- SHORT PROBLEM:
Print exactly, and only, the lines running from the line containing "Write the JSON" through the end of the records below.

- RECORDS FOR PROCESSING:
* * * * *

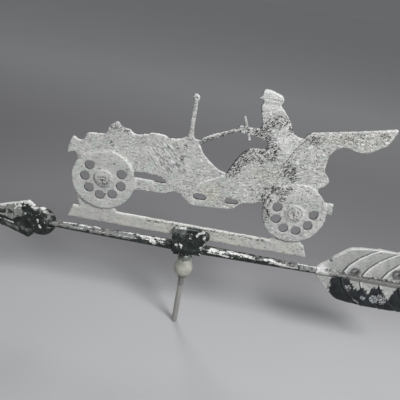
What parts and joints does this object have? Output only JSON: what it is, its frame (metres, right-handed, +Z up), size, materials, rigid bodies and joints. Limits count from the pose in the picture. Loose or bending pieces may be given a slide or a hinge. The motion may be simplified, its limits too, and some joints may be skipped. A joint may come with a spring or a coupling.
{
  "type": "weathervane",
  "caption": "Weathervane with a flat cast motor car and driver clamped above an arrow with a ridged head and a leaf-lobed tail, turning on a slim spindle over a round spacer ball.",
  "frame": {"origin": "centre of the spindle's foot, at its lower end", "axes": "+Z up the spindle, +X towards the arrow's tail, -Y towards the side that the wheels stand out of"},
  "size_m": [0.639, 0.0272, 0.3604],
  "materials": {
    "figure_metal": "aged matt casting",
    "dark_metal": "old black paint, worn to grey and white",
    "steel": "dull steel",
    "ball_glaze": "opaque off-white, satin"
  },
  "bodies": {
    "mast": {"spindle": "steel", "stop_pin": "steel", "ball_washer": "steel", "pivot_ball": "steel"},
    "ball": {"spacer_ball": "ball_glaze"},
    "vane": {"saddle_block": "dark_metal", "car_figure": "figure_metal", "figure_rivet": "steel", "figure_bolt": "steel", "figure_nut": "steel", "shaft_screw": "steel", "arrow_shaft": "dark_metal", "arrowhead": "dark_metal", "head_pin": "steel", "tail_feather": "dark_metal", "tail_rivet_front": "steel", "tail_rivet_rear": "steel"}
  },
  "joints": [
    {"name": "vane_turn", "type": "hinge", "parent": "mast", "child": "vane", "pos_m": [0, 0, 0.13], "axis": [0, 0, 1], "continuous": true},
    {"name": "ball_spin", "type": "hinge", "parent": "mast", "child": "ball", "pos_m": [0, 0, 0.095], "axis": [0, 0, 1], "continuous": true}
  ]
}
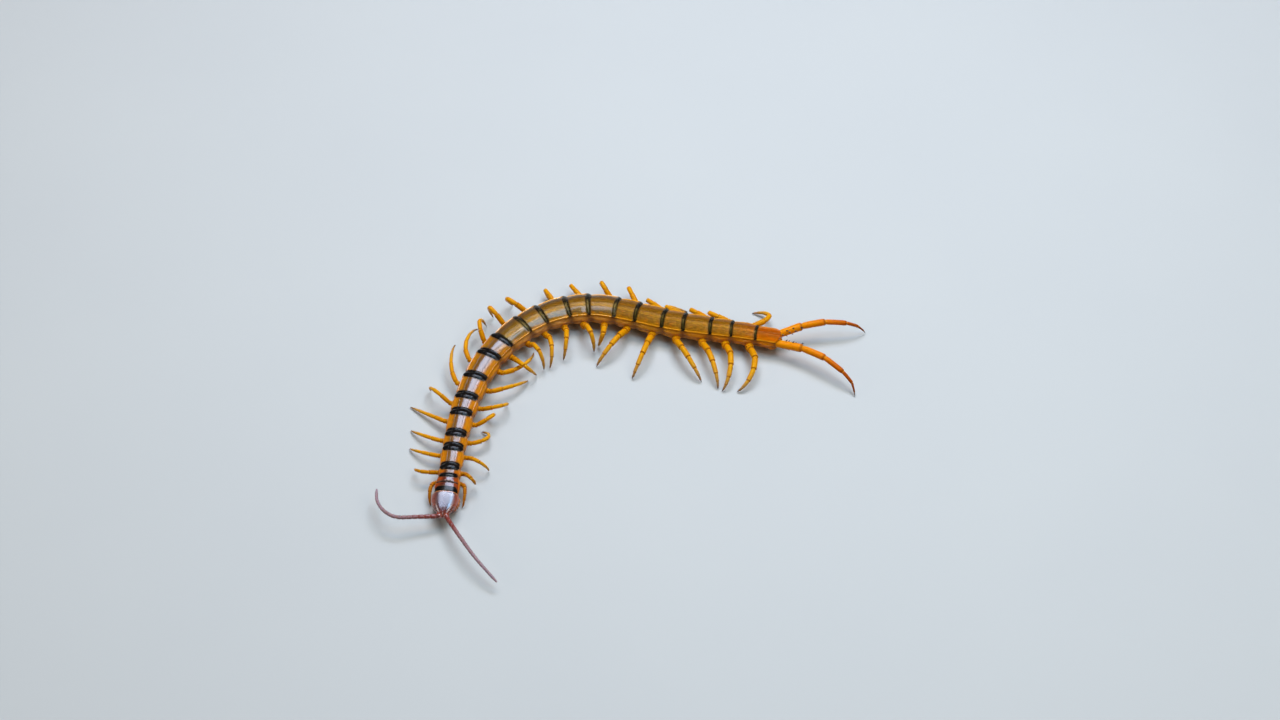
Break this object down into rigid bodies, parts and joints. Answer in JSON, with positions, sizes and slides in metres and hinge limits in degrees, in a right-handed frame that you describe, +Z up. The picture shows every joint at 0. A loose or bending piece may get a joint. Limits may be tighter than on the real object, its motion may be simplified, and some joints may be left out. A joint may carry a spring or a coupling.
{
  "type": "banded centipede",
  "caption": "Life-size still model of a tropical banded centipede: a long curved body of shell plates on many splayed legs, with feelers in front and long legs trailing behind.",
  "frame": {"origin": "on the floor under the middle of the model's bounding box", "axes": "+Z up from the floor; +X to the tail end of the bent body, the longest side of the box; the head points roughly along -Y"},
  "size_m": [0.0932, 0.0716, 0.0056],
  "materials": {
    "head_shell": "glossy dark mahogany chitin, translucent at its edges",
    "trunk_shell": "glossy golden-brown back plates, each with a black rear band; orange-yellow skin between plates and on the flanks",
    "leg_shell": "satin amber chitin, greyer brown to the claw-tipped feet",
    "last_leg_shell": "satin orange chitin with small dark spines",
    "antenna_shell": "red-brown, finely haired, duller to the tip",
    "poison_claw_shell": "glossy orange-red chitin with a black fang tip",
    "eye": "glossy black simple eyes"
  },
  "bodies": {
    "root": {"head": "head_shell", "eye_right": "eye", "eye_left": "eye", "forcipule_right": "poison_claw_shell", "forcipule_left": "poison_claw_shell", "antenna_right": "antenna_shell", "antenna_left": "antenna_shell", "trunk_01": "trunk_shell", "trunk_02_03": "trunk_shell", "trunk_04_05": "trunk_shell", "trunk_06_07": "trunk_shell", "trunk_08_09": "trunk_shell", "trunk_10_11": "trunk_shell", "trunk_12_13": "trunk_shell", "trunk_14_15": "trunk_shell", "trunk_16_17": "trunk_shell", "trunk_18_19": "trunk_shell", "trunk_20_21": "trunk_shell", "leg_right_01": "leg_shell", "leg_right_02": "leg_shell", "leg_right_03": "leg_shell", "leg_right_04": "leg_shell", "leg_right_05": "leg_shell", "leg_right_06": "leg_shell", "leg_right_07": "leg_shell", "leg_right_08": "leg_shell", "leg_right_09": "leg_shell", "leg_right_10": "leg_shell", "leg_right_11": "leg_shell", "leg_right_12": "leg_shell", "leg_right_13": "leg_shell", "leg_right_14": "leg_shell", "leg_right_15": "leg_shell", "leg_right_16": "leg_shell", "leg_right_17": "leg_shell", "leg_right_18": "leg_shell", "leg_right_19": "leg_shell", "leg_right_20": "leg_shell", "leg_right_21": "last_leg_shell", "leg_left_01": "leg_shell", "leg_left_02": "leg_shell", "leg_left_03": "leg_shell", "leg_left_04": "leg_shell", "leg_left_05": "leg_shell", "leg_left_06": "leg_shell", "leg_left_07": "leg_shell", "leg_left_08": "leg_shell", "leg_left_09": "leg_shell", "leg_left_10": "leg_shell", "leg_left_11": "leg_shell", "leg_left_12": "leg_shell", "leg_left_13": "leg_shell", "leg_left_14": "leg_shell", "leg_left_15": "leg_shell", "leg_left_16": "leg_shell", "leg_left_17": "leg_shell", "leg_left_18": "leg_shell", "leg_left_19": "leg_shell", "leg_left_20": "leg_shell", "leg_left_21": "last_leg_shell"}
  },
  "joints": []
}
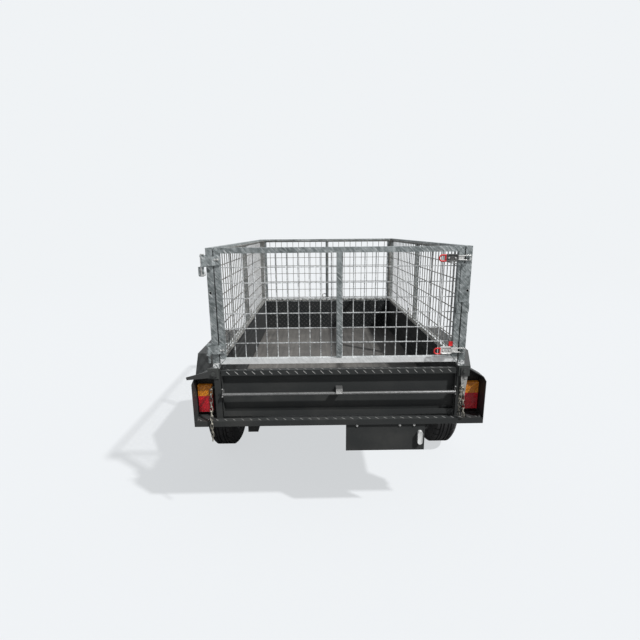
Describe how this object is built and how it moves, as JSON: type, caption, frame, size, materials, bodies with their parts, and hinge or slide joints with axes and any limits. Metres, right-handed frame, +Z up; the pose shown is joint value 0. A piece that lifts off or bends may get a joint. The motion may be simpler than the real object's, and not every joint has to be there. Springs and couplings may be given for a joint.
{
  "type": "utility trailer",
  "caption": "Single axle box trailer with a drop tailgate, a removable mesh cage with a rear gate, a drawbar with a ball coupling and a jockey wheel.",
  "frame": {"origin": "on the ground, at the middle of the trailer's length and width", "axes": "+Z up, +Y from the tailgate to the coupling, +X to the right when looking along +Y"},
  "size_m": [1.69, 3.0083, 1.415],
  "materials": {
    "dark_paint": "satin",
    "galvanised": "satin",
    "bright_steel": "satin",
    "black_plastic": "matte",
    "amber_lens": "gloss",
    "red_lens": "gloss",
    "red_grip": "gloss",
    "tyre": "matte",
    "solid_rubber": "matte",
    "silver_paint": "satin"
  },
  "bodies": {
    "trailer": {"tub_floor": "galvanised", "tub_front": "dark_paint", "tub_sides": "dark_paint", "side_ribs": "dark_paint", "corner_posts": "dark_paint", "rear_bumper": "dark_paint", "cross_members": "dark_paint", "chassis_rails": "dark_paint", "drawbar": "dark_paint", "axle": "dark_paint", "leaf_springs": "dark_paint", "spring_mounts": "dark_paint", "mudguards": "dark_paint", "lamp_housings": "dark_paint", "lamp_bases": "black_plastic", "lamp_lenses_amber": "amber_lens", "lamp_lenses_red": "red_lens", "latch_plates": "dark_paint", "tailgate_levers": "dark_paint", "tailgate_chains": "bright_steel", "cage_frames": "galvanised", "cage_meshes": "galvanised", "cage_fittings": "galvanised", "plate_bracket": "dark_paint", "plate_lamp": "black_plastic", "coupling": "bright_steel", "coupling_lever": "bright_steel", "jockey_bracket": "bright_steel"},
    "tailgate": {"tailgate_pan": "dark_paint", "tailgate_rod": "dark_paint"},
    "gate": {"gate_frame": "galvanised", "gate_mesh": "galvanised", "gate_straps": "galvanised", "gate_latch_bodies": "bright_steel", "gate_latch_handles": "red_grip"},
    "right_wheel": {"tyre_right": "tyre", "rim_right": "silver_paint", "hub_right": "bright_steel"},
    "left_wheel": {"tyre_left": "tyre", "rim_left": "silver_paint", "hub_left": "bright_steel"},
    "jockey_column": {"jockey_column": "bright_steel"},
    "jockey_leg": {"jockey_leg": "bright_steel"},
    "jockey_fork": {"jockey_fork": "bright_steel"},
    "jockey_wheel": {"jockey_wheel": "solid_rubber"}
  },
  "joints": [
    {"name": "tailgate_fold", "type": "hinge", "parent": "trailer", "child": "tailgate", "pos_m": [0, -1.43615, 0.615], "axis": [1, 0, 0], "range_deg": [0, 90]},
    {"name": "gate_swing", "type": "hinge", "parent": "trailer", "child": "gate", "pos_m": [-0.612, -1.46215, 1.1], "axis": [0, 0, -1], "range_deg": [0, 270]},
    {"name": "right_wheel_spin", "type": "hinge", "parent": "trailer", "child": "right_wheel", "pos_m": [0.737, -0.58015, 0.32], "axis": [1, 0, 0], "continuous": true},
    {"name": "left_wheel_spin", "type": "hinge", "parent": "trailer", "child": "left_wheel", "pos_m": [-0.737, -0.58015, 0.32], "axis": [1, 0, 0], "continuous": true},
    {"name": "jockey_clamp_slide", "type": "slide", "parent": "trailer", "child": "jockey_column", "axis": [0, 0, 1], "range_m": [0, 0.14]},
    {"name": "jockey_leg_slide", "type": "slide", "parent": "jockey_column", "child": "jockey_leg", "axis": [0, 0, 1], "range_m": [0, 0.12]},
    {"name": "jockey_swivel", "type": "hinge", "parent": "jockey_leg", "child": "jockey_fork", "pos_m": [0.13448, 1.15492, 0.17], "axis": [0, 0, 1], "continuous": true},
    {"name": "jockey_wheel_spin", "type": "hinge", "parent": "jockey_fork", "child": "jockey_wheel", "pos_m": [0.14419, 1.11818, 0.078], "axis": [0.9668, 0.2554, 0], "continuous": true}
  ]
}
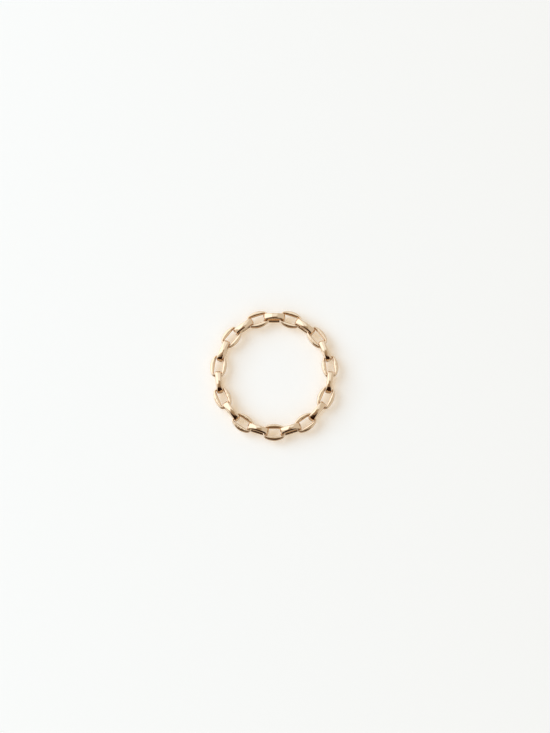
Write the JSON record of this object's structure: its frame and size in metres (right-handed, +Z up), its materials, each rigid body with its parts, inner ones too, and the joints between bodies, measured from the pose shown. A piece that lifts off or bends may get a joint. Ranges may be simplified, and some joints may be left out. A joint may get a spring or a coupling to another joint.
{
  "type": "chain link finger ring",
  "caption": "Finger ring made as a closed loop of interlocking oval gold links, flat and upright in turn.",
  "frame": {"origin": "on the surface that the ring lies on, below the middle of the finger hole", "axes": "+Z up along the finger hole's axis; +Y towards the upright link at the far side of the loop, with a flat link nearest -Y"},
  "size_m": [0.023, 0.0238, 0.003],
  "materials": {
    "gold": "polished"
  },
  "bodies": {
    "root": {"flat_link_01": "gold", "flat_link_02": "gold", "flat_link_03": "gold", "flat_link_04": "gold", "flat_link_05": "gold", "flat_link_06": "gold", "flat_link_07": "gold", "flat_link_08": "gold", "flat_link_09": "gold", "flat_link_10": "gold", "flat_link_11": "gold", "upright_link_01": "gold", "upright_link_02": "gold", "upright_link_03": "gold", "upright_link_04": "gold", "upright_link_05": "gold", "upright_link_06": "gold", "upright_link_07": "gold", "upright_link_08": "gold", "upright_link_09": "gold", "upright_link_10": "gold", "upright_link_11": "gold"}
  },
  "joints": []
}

* * * * *

- ANSWER TO THIS PROBLEM:
Write the JSON record of this object's structure: its frame and size in metres (right-handed, +Z up), its materials, each rigid body with its parts, inner ones too, and the joints between bodies, measured from the pose shown. A piece that lifts off or bends may get a joint. Ranges may be simplified, and some joints may be left out. A joint may get a spring or a coupling to another joint.
{
  "type": "chain link finger ring",
  "caption": "Finger ring made as a closed loop of interlocking oval gold links, flat and upright in turn.",
  "frame": {"origin": "on the surface that the ring lies on, below the middle of the finger hole", "axes": "+Z up along the finger hole's axis; +Y towards the upright link at the far side of the loop, with a flat link nearest -Y"},
  "size_m": [0.023, 0.0238, 0.003],
  "materials": {
    "gold": "polished"
  },
  "bodies": {
    "root": {"flat_link_01": "gold", "flat_link_02": "gold", "flat_link_03": "gold", "flat_link_04": "gold", "flat_link_05": "gold", "flat_link_06": "gold", "flat_link_07": "gold", "flat_link_08": "gold", "flat_link_09": "gold", "flat_link_10": "gold", "flat_link_11": "gold", "upright_link_01": "gold", "upright_link_02": "gold", "upright_link_03": "gold", "upright_link_04": "gold", "upright_link_05": "gold", "upright_link_06": "gold", "upright_link_07": "gold", "upright_link_08": "gold", "upright_link_09": "gold", "upright_link_10": "gold", "upright_link_11": "gold"}
  },
  "joints": []
}